Furthermore, he said it "would make it impossible not just for a niqab-wearing woman to obtain citizenship but also for a mute person or a silent monk."

"I agree with the applicant (Ishaq) that it is the candidate's signature beneath this written oath or affirmation of citizenship, rather than visual confirmation of the candidate saying the oath, that is the only proof needed that a candidate has sworn or affirmed the oath of citizenship," Boswell concluded.

THE VERDICT

Whatever the merits of the government's arguments about Canadian values and gender equality, the contention that face coverings must be banned in order to verify identity does not hold up, given the multiple other ways in which citizenship applicants must prove their identity.
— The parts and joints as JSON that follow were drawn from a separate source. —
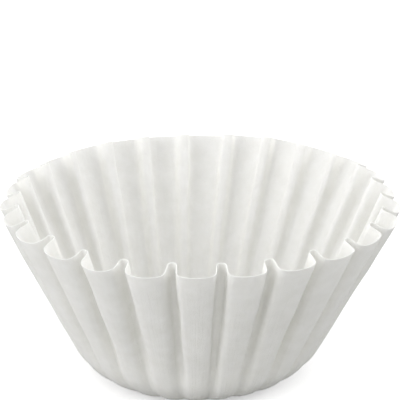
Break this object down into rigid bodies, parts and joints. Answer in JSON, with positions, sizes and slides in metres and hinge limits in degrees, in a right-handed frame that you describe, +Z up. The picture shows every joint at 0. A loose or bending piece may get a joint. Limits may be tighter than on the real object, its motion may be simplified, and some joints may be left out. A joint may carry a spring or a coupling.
{
  "type": "paper coffee filter",
  "caption": "Round basket coffee filter of white creped paper, with a flat floor and a flared wall pressed into flutes; it lines a brew basket and holds the ground coffee.",
  "frame": {"origin": "middle of the floor's underside, where the filter stands", "axes": "+Z up through the open mouth, the middle of one outer lobe towards -Y"},
  "size_m": [0.1386, 0.1388, 0.0648],
  "materials": {
    "filter_paper": "matte white creped paper"
  },
  "bodies": {
    "root": {"filter": "filter_paper"}
  },
  "joints": []
}
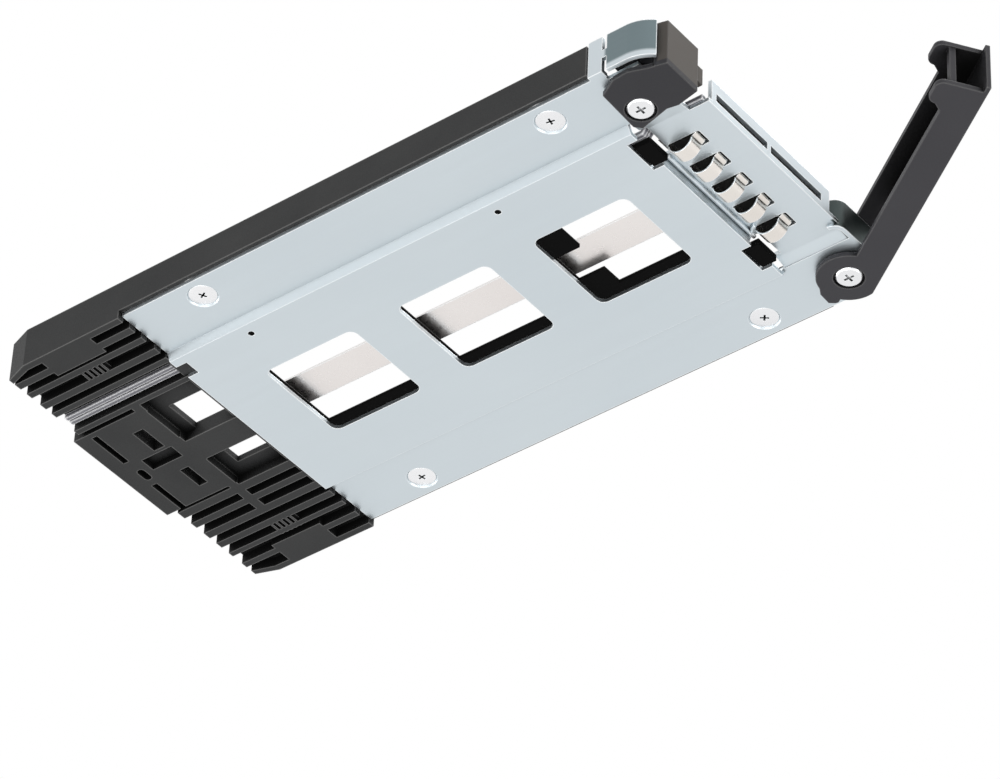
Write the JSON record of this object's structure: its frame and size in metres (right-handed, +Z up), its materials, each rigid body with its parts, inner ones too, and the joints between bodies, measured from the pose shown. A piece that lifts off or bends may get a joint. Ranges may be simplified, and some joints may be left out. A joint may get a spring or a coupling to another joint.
{
  "type": "hot swap drive caddy",
  "caption": "Slim hot swap caddy for a 2.5 inch drive: folded steel plate, moulded tray frame, light pipes, spring-loaded swing lever and rocker latch.",
  "frame": {"origin": "centre of the four drive screws, on the plane where the drive's underside seats", "axes": "+Z up out of the caddy, the way the drive lies on it; +Y towards the connector end of the drive, so the lever and latch are at -Y; +X to the side of the lever's pivot"},
  "size_m": [0.0718, 0.1867, 0.01],
  "materials": {
    "plate_steel": "satin zinc plating",
    "frame_plastic": "matte moulded",
    "lever_plastic": "matte moulded",
    "screw_steel": "bright plated",
    "spring_steel": "bright wire",
    "strip_steel": "bright sheet",
    "clear_plastic": "clear"
  },
  "bodies": {
    "base": {"base_plate": "plate_steel", "tray_frame": "frame_plastic", "centre_strip": "strip_steel", "emi_strip": "strip_steel", "light_pipe_activity": "clear_plastic", "light_pipe_status": "clear_plastic", "drive_screws": "screw_steel", "lever_pivot_post": "plate_steel", "lever_pivot_screw": "screw_steel", "lever_spring": "spring_steel", "latch_pivot_post": "plate_steel", "latch_pivot_screw": "screw_steel", "latch_spring": "spring_steel"},
    "lever": {"lever": "lever_plastic"},
    "latch": {"latch_button": "lever_plastic"}
  },
  "joints": [
    {"name": "lever_swing", "type": "hinge", "parent": "base", "child": "lever", "pos_m": [0.0292, -0.0574, 0], "axis": [0, 0, 1], "range_deg": [-50.5, 0], "stiffness_Nm_per_rad": 0.01, "springref_deg": 17.19},
    {"name": "latch_rock", "type": "hinge", "parent": "base", "child": "latch", "pos_m": [-0.0257, -0.0534, 0], "axis": [0, 0, 1], "range_deg": [0, 4.8], "stiffness_Nm_per_rad": 0.01, "springref_deg": 14.32}
  ]
}
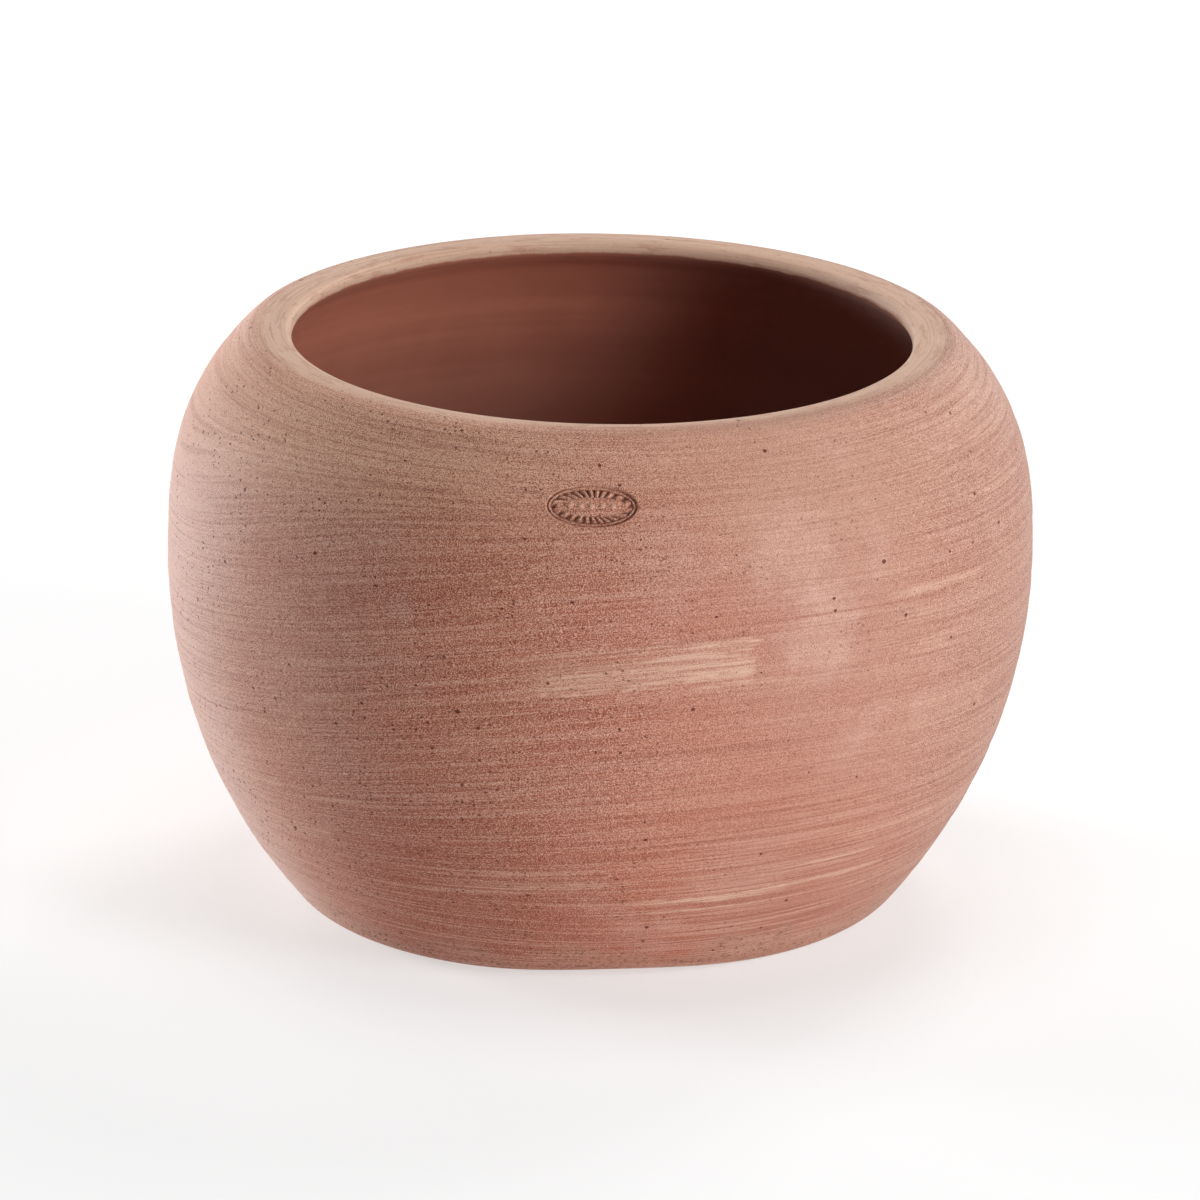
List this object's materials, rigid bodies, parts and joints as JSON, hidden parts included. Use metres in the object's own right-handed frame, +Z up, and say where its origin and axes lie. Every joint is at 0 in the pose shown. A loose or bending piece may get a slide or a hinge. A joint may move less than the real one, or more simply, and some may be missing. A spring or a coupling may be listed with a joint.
{
  "type": "terracotta planter",
  "caption": "Squat globe-shaped clay planter with a turned-in, thick rounded rim, a flat foot, a drain hole in its floor and an oval seal pressed into the shoulder.",
  "frame": {"origin": "on the floor under the middle of the belly, at the centre of the pot's box", "axes": "+Z up through the mouth; -Y is the front, where the oval seal is; +X is the side that the rim falls to"},
  "size_m": [0.45, 0.45, 0.3039],
  "materials": {
    "terracotta": "unglazed fired clay, matt, brushed and scraped on the wheel"
  },
  "bodies": {
    "root": {"pot_body": "terracotta"}
  },
  "joints": []
}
For these reasons, the statement by Menegakis is "full of baloney."

METHODOLOGY

The Baloney Meter is a project of The Canadian Press that examines the level of accuracy in statements made by politicians. Each claim is researched and assigned a rating based on the following scale:

  • No baloney — the statement is completely accurate.
  • A little baloney — the statement is mostly accurate but more information is required.
  • Some baloney — the statement is partly accurate but important details are missing.
  • A lot of baloney — the statement is mostly inaccurate but contains elements of truth.
  • Full of baloney — the statement is completely inaccurate.

SOURCES

Federal Court decision

Citizenship and Immigration Canada

The Guide to Citizenship Ceremonies policy manual, cited throughout Boswell's ruling, is usually found at the following link, but does not currently appear to be accessible: http://www.cic.gc.ca/english/resources/manuals/cp/cp15-eng.pdf

Officials with Citizenship and Immigration Canada said Friday they were looking into the matter.